1. ## Difficult Surface Integral...

In order to figure this out, I think I have to parametrize the integral correct? If I do, would this parametrization be valid?

x=x
y=x^2

BTW I think the answer will be zero since the flux going in is equal to the flux coming out. This of course is assuming this flux is the same as electrical flux.

2. $\displaystyle \int\int_S ( x^2 e^{-z} + y^2 e^{-z} )dS$

$\displaystyle = \int\int_S (x^2+y^2)e^{-z}~dS$

$\displaystyle x^2 + y^2 = 9 = 3^2 , z \in [0,10]$

if we transform in cylindrinal coordinates ,

$\displaystyle x^2 + y^2$ becomes $\displaystyle r^2$

$\displaystyle dS$ becomes $\displaystyle rd\theta dz$

$\displaystyle \int\int_S (r^2)e^{-z}(rd\theta dz)$

$\displaystyle = \int\int_S r^3 e^{-z} d\theta dz$

but $\displaystyle r = 3$ for every points on the surface

Surface integral $\displaystyle = (3)^3 \int_0^{2\pi} \int_0^{10} e^{-z} dz d\theta$

$\displaystyle = 27(2\pi) (1- e^{-10} )$

do we need to calcuate the integral for the base ?

3. Thanks for the help, one question though... Why did you switch the $\displaystyle d\theta$ for dz?
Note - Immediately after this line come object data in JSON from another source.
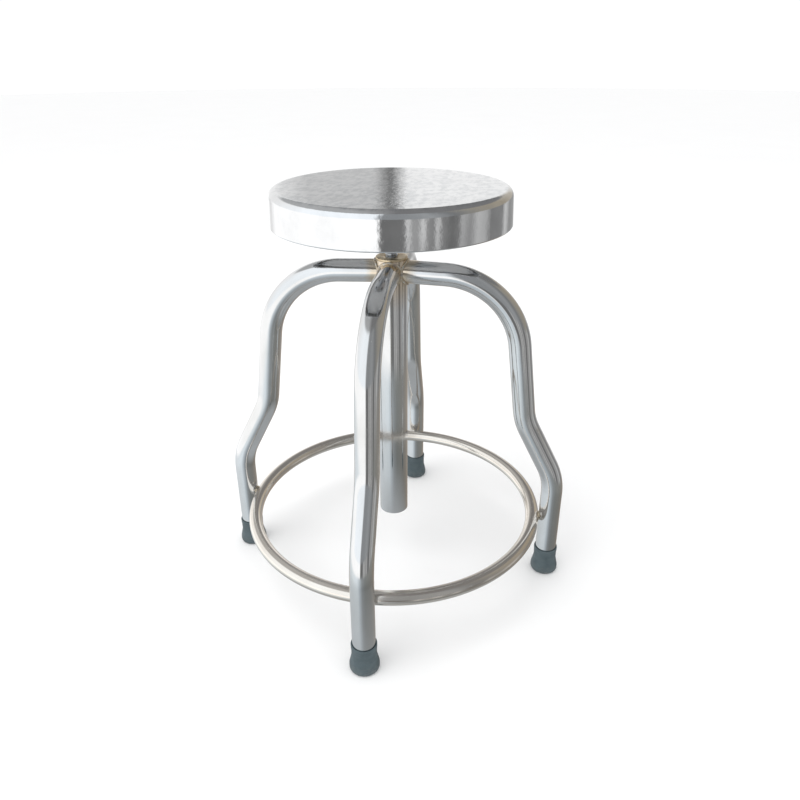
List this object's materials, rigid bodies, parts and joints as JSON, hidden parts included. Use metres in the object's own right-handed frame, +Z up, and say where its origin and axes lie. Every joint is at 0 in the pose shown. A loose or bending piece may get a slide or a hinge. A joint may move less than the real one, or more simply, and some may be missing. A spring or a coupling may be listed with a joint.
{
  "type": "revolving screw-lift stool",
  "caption": "Polished steel clinic stool: a round seat pan on a threaded spindle that winds up and down in a centre tube with bent tube legs, a foot ring and rubber feet.",
  "frame": {"origin": "on the floor, on the axis of the spindle and the centre tube", "axes": "+Z up along the spindle; the four legs point along +X, +Y, -X and -Y"},
  "size_m": [0.5, 0.5, 0.56],
  "materials": {
    "tube_steel": "polished stainless steel tube",
    "pan_steel": "mirror polished stainless steel sheet",
    "spindle_steel": "turned steel thread with a film of grease",
    "plain_steel": "bright zinc plated steel",
    "dark_steel": "blackened steel fasteners",
    "weld_bead": "brushed weld with heat tint",
    "nut_brass": "turned brass",
    "bush_nylon": "natural nylon",
    "plywood": "unfinished plywood",
    "foot_rubber": "matt moulded rubber"
  },
  "bodies": {
    "frame": {"centre_tube": "tube_steel", "tube_end_plug": "plain_steel", "lift_nut": "nut_brass", "leg_right": "tube_steel", "leg_back": "tube_steel", "leg_left": "tube_steel", "leg_front": "tube_steel", "leg_welds": "weld_bead", "foot_ring": "tube_steel", "ring_welds": "weld_bead", "foot_right": "foot_rubber", "foot_back": "foot_rubber", "foot_left": "foot_rubber", "foot_front": "foot_rubber", "foot_washers": "plain_steel"},
    "guide": {"guide_bush": "bush_nylon"},
    "seat": {"spindle": "spindle_steel", "stop_washer": "plain_steel", "spring_washer": "dark_steel", "stop_bolt": "dark_steel", "seat_flange": "plain_steel", "spindle_weld": "weld_bead", "backing_board": "plywood", "flange_screws": "dark_steel", "flange_washers": "plain_steel", "pan_clips": "plain_steel", "clip_screws": "dark_steel", "seat_pan": "pan_steel"}
  },
  "joints": [
    {"name": "lift_slide", "type": "slide", "parent": "frame", "child": "guide", "axis": [0, 0, 1], "range_m": [-0.012, 0.2]},
    {"name": "seat_turn", "type": "hinge", "parent": "guide", "child": "seat", "pos_m": [0, 0, 0.5], "axis": [0, 0, 1], "range_deg": [-1080, 18000]}
  ],
  "couplings": [
    {"joint": "lift_slide", "follows": "seat_turn", "m_per_rad": 0.00063662}
  ]
}
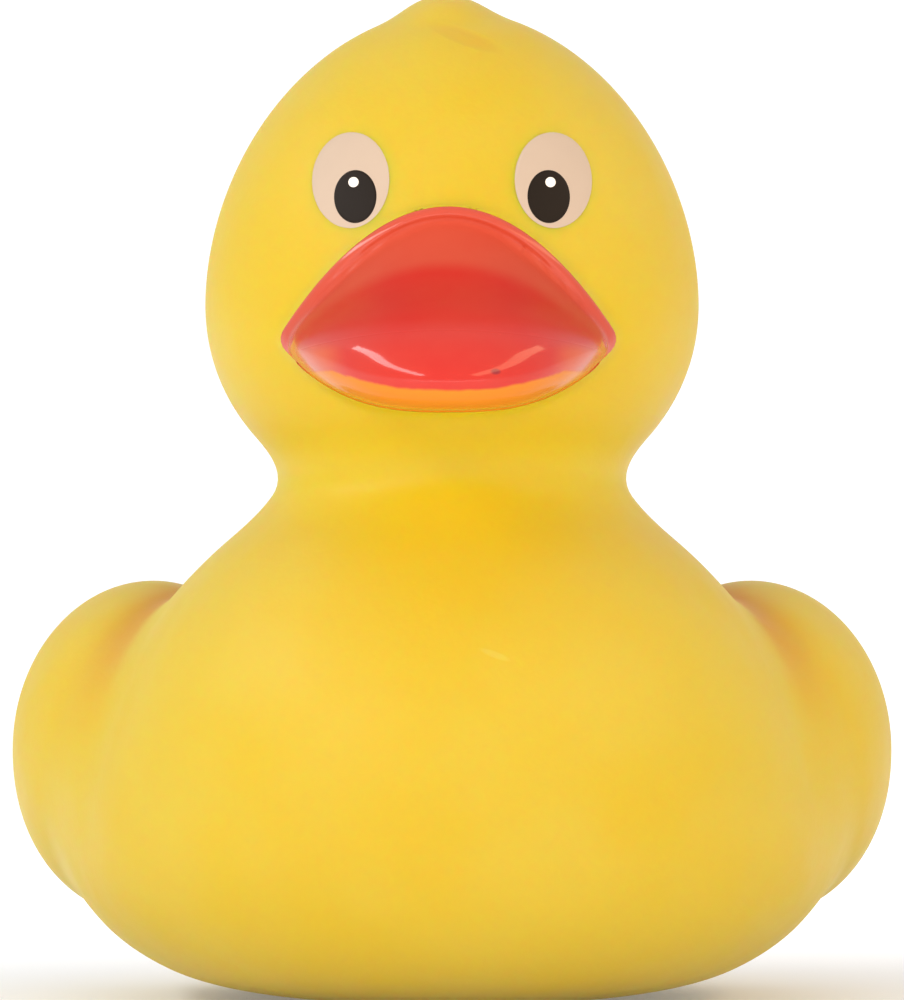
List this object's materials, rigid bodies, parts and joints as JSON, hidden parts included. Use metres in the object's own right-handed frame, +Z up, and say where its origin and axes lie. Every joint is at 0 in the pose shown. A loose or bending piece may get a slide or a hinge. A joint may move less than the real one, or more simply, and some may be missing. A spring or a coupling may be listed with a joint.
{
  "type": "rubber duck",
  "caption": "Hollow soft vinyl bath duck with a broad red bill, folded wings and an upturned tail, moulded as one shell; it stands on a flat base.",
  "frame": {"origin": "On the ground, under the middle of the duck's box", "axes": "+Z up, the bill points along -Y, +Y is the tail's side and +X the duck's left hand side as it looks along -Y"},
  "size_m": [0.0758, 0.0916, 0.085],
  "materials": {
    "vinyl_yellow": "satin moulded soft vinyl",
    "beak_red": "glossy sprayed paint",
    "eye_white": "satin pad-printed paint",
    "eye_black": "glossy pad-printed paint"
  },
  "bodies": {
    "root": {"duck_shell": "vinyl_yellow"}
  },
  "joints": []
}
4. Originally Posted by simplependulum
$\displaystyle \int\int_S ( x^2 e^{-z} + y^2 e^{-z} )dS$

$\displaystyle = \int\int_S (x^2+y^2)e^{-z}~dS$

$\displaystyle x^2 + y^2 = 9 = 3^2 , z \in [0,10]$

if we transform in cylindrinal coordinates ,

$\displaystyle x^2 + y^2$ becomes $\displaystyle r^2$

$\displaystyle dS$ becomes $\displaystyle rd\theta dz$

$\displaystyle \int\int_S (r^2)e^{-z}(rd\theta dz)$

$\displaystyle = \int\int_S r^3 e^{-z} d\theta dz$

but $\displaystyle r = 3$ for every points on the surface

Surface integral $\displaystyle = (3)^3 \int_0^{2\pi} \int_0^{10} e^{-z} dz d\theta$

$\displaystyle = 27(2\pi) (1- e^{-10} )$

do we need to calcuate the integral for the base ?
first of all dS is not necessarily dxdy and so you need to be careful. second the cylinder is closed and so you also need to consider the top and the bottom of the cylinder!